Guo's assessment of the pitfalls facing China's economy was unusually candid, the strongest indication yet that the country's senior leaders fear that speculation is driving an unsustainable boom -- one that could end badly for China's insolvent banks, now choked with about $500 billion in bad loans. His words lent credence to the widening view that while China will resist foreign pressure to revalue its currency, it may go that route for purely domestic reasons -- as a way to apply a brake to potentially excessive growth.
Rapid foreign investment is forcing the country's central bank to step up purchases of foreign currency to maintain the fixed exchange rate of the yuan, also known as the renminbi. Last year, China's foreign reserves grew more than 40 percent, to $403 billion, according to the government.
Although the government has sold billions of dollars worth of bonds to absorb some of this money, China's banks have lately shown a reluctance to buy. The domestic money supply grew by nearly 20 percent last year. Awash in cash, China's banks have increased their lending, adding momentum to already booming industries, such as real estate construction and automobile manufacturing. These industries have in turn absorbed ever-larger quantities of raw materials such as steel and cement, contributing to an accelerating though still modest inflation rate. In 2003, it was about 3 percent.
As China's leaders know well, economic booms have a way of going bust. The Asian financial crisis of the late 1990s, which reversed decades of economic progress in months, emerged after years of sustained investment that resulted in a glut of office towers across the region, along with forests of half-finished shopping malls, apartments and hotels. When many of these ventures failed, banks were forced to write off billions in bad loans. Credit taps were turned off for good companies as well as bad.

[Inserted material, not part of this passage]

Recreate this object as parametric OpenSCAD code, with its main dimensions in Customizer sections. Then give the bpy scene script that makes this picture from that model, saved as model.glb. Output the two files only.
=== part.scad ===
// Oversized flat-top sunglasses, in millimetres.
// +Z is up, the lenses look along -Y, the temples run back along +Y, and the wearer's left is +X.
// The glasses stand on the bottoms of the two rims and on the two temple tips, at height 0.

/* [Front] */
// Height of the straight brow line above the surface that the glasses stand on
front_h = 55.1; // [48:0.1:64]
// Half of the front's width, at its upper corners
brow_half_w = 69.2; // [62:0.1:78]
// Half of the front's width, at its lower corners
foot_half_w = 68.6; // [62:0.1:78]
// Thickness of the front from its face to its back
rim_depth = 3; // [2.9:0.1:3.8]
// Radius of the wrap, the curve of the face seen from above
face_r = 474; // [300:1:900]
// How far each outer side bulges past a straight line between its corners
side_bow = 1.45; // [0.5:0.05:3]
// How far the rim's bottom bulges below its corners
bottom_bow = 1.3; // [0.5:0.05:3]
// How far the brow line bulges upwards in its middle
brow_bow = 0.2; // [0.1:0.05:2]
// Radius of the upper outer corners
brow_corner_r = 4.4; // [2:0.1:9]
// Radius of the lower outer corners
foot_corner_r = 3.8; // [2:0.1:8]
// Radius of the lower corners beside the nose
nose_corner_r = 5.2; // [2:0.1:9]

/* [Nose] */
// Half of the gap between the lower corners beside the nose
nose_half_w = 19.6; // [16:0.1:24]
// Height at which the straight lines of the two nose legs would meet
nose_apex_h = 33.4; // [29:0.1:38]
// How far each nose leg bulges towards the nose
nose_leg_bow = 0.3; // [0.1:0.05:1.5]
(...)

China has introduced some safeguards -- increasing the percentage of assets that banks must hold in reserve from 6 to 7 percent in a bid to slow lending as well as tightening credit flowing to the auto and real estate industries. But so many projects are already in the works that these measures may not be adequate.
In recent months, China has felt pressure from abroad -- particularly the United States -- to allow the yuan to float freely amid complaints that its low exchange rate makes the country's exports unfairly cheap. China has rebuffed these demands, noting that two-thirds of its exports are produced by factories wholly or partly owned by foreign companies. China has also emphasized that, even as it enjoys a roughly $120 billion trade surplus with the United States, its global trade is largely balanced -- the result of its growing appetite for the goods of the world, particularly raw materials.

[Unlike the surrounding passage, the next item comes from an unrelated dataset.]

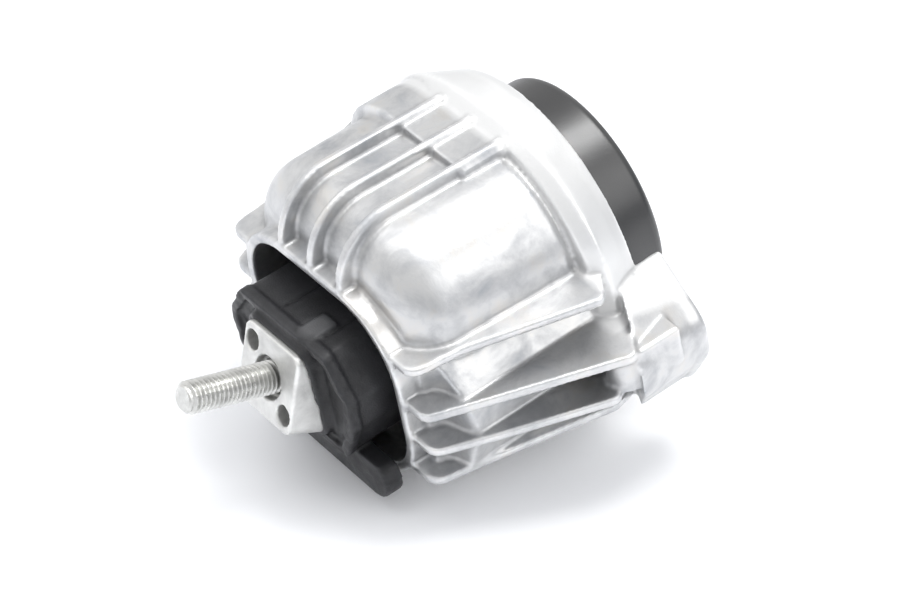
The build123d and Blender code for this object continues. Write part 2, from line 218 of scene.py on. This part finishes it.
def addGrain(tree, blotchScale, grainScale, share):
    node = addNode(tree, "ShaderNodeGroup", node_tree=grainGroup)
    setInputs(node, {"Blotch Scale": blotchScale, "Grain Scale": grainScale, "Blotch Share": share})
    return node.outputs


def addShadeAndWear(tree, color, values):
    node = addNode(tree, "ShaderNodeGroup", node_tree=shadeAndWearGroup)
    setInputs(node, dict(zip(shadeAndWearSockets, values)))
    tree.links.new(color, node.inputs["Color"])
    return node.outputs["Color"]


# 1 on the ring, which is painted lighter as a painted highlight: low along the mount and near its axis
def addRingHighlightMask(tree, values):
    place = addNode(tree, "ShaderNodeTexCoord")
    parts = addNode(tree, "ShaderNodeSeparateXYZ")
    tree.links.new(place.outputs["Object"], parts.inputs[0])
    flat = addNode(tree, "ShaderNodeVectorMath", operation="MULTIPLY")
    flat.inputs[1].default_value = (1.0, 1.0, 0.0)
    tree.links.new(place.outputs["Object"], flat.inputs[0])
    away = addNode(tree, "ShaderNodeVectorMath", operation="LENGTH")
    tree.links.new(flat.outputs[0], away.inputs[0])
    along = addRange(tree, parts.outputs["Z"], values["high"], values["low"], 0.0, 1.0)
    near = addRange(tree, away.outputs["Value"], values["outer"], values["inner"], 0.0, 1.0)
    both = addNode(tree, "ShaderNodeMath", operation="MULTIPLY")
    tree.links.new(along, both.inputs[0])
    tree.links.new(near, both.inputs[1])
    return both.outputs[0]


# A share near a point, fading to 0 away from it
def addSpot(tree, values):
    place = addNode(tree, "ShaderNodeTexCoord")
    apart = addNode(tree, "ShaderNodeVectorMath", operation="DISTANCE")
    apart.inputs[1].default_value = values["centre"]
    tree.links.new(place.outputs["Object"], apart.inputs[0])
    return addRange(tree, apart.outputs["Value"], values["outer"], values["inner"], 0.0, values["share"])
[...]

On Thursday, a delegation from the U.S. Treasury wrapped up two days of talks here with Chinese counterparts to discuss the currency issue with no clear indication that the delegates had gained anything new.

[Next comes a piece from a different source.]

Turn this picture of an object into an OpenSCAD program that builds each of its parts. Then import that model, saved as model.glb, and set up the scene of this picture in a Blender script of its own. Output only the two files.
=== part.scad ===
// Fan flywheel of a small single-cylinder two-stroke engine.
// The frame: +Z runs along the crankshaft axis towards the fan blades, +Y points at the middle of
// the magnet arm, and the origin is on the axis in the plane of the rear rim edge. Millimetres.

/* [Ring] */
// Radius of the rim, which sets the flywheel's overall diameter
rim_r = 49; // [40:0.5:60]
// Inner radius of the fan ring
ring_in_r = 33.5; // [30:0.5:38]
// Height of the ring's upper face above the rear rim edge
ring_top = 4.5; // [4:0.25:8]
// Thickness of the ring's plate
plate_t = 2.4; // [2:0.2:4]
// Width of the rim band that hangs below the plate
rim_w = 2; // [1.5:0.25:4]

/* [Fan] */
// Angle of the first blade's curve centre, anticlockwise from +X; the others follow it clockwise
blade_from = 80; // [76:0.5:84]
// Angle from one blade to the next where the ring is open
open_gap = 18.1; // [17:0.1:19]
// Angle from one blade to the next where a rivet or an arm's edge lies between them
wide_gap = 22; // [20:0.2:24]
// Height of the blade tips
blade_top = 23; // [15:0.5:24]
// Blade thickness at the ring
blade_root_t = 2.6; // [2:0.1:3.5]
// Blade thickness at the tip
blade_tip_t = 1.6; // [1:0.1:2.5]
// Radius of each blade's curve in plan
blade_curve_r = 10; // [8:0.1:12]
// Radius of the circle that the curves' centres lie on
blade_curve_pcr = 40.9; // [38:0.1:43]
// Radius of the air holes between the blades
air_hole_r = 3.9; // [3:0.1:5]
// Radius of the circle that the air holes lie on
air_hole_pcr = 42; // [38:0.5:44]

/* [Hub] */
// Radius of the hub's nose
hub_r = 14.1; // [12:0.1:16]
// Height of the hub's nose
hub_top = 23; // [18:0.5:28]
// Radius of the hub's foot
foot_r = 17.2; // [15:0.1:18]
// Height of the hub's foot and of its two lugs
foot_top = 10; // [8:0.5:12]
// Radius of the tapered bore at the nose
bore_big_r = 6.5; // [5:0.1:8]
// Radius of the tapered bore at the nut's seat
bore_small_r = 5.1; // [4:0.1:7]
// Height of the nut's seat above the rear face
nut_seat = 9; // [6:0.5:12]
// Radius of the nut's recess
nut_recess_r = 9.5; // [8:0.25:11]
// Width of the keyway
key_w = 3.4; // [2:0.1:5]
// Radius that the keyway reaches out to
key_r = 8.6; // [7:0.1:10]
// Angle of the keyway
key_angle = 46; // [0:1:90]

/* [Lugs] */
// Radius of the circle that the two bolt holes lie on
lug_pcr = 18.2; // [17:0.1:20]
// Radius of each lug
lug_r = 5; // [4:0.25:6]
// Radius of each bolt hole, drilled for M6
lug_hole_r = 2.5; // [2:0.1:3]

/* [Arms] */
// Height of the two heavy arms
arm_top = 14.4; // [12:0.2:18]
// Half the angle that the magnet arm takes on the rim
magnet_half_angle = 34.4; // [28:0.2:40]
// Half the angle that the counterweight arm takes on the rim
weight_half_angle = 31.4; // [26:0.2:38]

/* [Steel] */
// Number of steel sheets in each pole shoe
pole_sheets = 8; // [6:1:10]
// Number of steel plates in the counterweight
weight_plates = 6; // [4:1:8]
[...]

Yet, even as most analysts insist that Beijing will not yield to outside pressure on its currency, analysts are increasingly pondering the possibility that China will opt to slightly revalue the yuan as a way to slow the onslaught of foreign money. As Guo noted in Thursday's statement, much of this money has come in anticipation that China will eventually revalue.
Some analysts suggest that any revaluation will simply attract even more speculative money in anticipation of another bump up. "Once China goes down this path, it's a bottomless pit," said Andy Xie, an economist at Morgan Stanley in Hong Kong.
But others suggest that the speculators have already been rewarded. If a revaluation emerges, the speculators watch their yuan appreciate in value. If the government holds the line on the exchange rate, yuan-based assets increase in value as inflation lifts the price of everything from rubber factories to apartment buildings.
"The speculators have already won," said Arthur Kroeber, managing editor of China Economic Quarterly, speaking during a seminar Wednesday in Beijing.
Others surmise that inflation could itself generate momentum for a revaluation. As China pours more and more capital into importing raw materials, it might be tempted to increase the value of its currency as a way to reduce the bill.